▶ _REQUEST_
The lines to be copied run from the one containing "obj.matrix_world = world" to the end of the material below; reproduce them exactly, including both ends, and nothing more.

▶ _INFORMATION SUPPLIED_
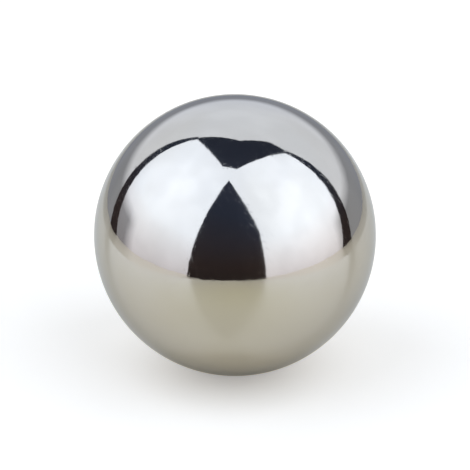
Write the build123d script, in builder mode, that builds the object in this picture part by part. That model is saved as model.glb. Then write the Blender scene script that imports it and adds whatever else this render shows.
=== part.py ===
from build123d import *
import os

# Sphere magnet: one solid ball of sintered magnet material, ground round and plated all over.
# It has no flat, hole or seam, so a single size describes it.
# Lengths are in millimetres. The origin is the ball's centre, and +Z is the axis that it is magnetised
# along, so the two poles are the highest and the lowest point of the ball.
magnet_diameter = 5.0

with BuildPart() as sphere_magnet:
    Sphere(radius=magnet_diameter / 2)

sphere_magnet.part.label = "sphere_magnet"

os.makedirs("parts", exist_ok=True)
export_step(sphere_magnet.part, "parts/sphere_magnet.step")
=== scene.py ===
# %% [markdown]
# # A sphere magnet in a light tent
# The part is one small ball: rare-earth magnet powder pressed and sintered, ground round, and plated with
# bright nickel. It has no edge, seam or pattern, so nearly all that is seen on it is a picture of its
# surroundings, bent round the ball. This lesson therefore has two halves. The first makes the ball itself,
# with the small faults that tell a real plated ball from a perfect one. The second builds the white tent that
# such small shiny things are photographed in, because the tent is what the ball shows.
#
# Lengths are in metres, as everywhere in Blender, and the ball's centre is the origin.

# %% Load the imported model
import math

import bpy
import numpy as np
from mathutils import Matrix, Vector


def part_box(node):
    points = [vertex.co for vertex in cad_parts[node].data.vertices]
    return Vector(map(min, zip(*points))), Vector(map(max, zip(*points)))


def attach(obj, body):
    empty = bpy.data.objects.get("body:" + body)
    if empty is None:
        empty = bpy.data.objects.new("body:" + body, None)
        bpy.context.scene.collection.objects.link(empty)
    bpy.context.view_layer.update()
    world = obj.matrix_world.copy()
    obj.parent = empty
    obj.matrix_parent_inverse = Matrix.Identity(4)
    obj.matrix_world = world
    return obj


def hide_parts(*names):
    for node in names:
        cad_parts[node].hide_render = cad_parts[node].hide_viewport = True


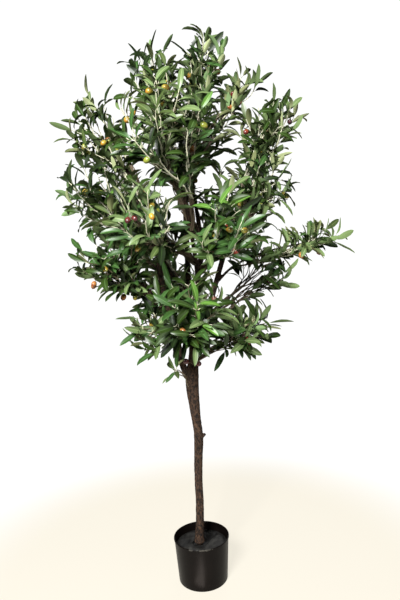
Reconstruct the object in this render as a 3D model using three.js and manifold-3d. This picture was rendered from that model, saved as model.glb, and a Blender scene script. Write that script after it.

▶ _THE COMPLETED TASK_
    obj.matrix_world = world
    return obj


def hide_parts(*names):
    for node in names:
        cad_parts[node].hide_render = cad_parts[node].hide_viewport = True


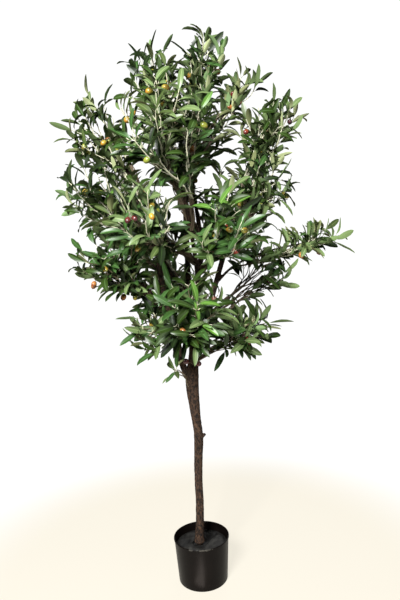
Reconstruct the object in this render as a 3D model using three.js and manifold-3d. This picture was rendered from that model, saved as model.glb, and a Blender scene script. Write that script after it.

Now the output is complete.